Project Aims and Methods
The project aims to link the sensory capabilities of predatory fish to how their response to prey, and to one another during hunting, is affected by water turbidity. Can we predict which species, or individuals within species, will experience reduced hunting efficiency in turbid water from variation in their visual and lateral line traits? Does the effect of turbidity depend on whether prey are conspicuous or cryptic? Is the effect of turbidity on shoaling also mediated by sensory traits, and what impact does this have on predation by social predators?
We welcome the student being involved in setting the specific research questions within this topic, as well as the design of the empirical and modelling studies. A key approach available to be used is a method recently developed by the main supervisor of presenting prey to fish individually and in small shoals under controlled laboratory conditions that allows the precise moment of the predator’s response to the prey to be determined (MacGregor et al. 2020). The behaviour of individual fish in these tests will be coupled with data on their visual and lateral line systems, quantified after the predation trials. The empirical findings will then be incorporated into models of collective behaviour to explore these trends in much larger systems that can simulate a population of thousands of social or non-social predators searching and detecting prey over large spatial scales.

Candidate requirements
The project will suit a candidate interested in the interface between animal behaviour and environmental change. The project will involve behavioural experiments, processing of animal samples in the laboratory, and extensive programming to analyse data and simulate collective behaviour. We welcome and encourage student applications from under-represented groups. We value a diverse research environment.

Project partners
The project is a collaboration between the universities of Bristol and Exeter, two internationally-recognised centres for research in behavioural and sensory biology that is one of the largest groupings of scientists working in these fields anywhere in the world. Cuthill and Hauert have further extensive networks via two of Bristol’s major interdisciplinary research themes of vision (the Bristol Vision Institute) and robotics (Bristol Robotics Laboratory), as well as links to industry, giving the student an even wider scope to network and collaborate. Equipment and methods needed for the project are already in use by the supervisors, and behavioural trials will take place in the School of Biological Sciences’ £2M state-of-the-art aquarium facility.

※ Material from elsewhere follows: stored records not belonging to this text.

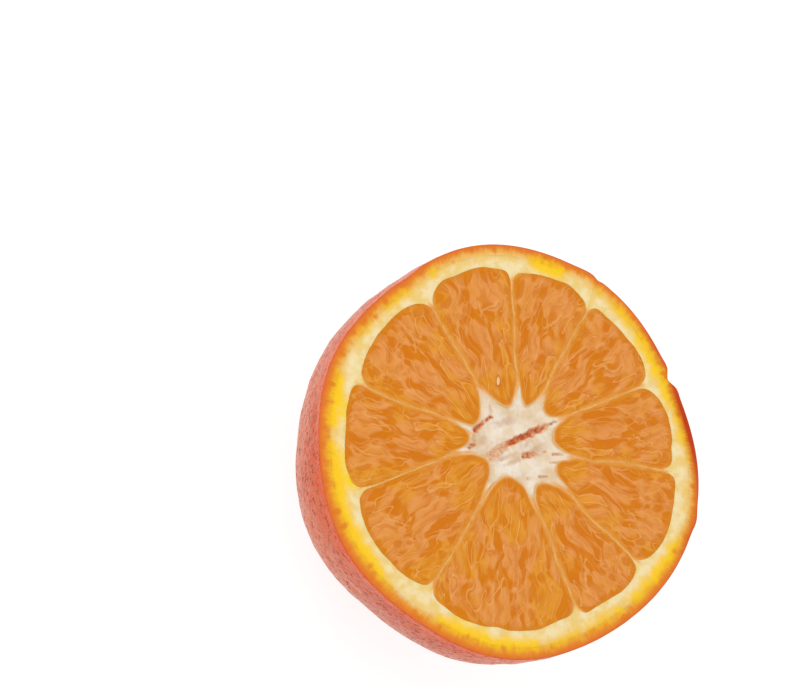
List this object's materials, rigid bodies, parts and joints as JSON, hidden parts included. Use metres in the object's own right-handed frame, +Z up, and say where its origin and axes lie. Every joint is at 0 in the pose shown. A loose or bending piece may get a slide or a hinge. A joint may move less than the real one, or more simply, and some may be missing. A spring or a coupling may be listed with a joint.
{
  "type": "tangelo half",
  "caption": "Half of a tangelo citrus fruit, cut across, lying on its rounded end with the pulp, membranes and white core facing up.",
  "frame": {"origin": "centre of the small flat spot at the rounded end, on the fruit's own axis", "axes": "+Z up out of the cut face along the fruit's axis; -Y is the side that faces the viewer in the picture"},
  "size_m": [0.0778, 0.0781, 0.0408],
  "materials": {
    "rind": "satin, pitted red-orange skin of the fruit",
    "pith": "soft, cream to white, matte with a slight sheen where wet",
    "pulp": "wet, slightly see-through juice cells"
  },
  "bodies": {
    "root": {"peel_and_membranes": "rind", "segment_01": "pulp", "segment_02": "pulp", "segment_03": "pulp", "segment_04": "pulp", "segment_05": "pulp", "segment_06": "pulp", "segment_07": "pulp", "segment_08": "pulp", "segment_09": "pulp", "segment_10": "pulp"}
  },
  "joints": []
}
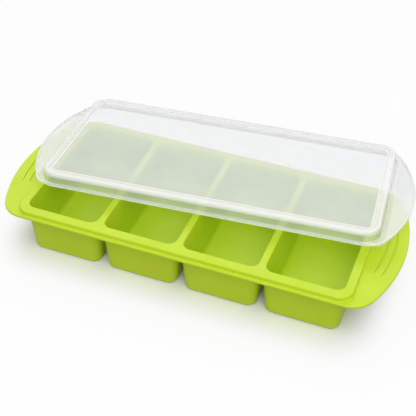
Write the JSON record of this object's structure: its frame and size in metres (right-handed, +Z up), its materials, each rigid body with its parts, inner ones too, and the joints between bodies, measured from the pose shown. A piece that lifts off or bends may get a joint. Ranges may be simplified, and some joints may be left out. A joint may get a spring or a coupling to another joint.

The supervisory team is assembled to be able to provide training in the wide range of methodological approaches that the project integrates. This will include behavioural experimentation, quantifying animal movement from video using automated tracking software, quantifying the visual and lateral line sensory systems of fish, advanced statistical techniques to analyse data, and modelling predatory and collective behaviour. The student will attend at least one international animal behaviour conference (e.g. ISBE). To mitigate any potential risks from Covid-related travel disruptions, the experimental work can take place entirely in the laboratory facilities at the University of Bristol, although both Ioannou and Genner have extensive experience working in tropical freshwater systems where turbidity shows huge variation over time and/or space. Field-based studies could thus be incorporated into the PhD if feasible.

Background reading and references
MacGregor, H. E. A., Herbert-Read, J. E., & Ioannou, C. C. (2020). Information can explain the dynamics of group order in animal collective behaviour. Nature Communications, 11, 2737.
Chamberlain, A. C., & Ioannou, C. C. (2019). Turbidity increases risk perception but constrains collective behaviour during foraging by fish shoals. Animal Behaviour, 156, 129–138.
Ehlman, S. M., Torresdal, J. D., & Fraser, D. F. (2020). Altered visual environment affects a tropical freshwater fish assemblage through impacts on predator–prey interactions. Freshwater Biology, 65, 316–324.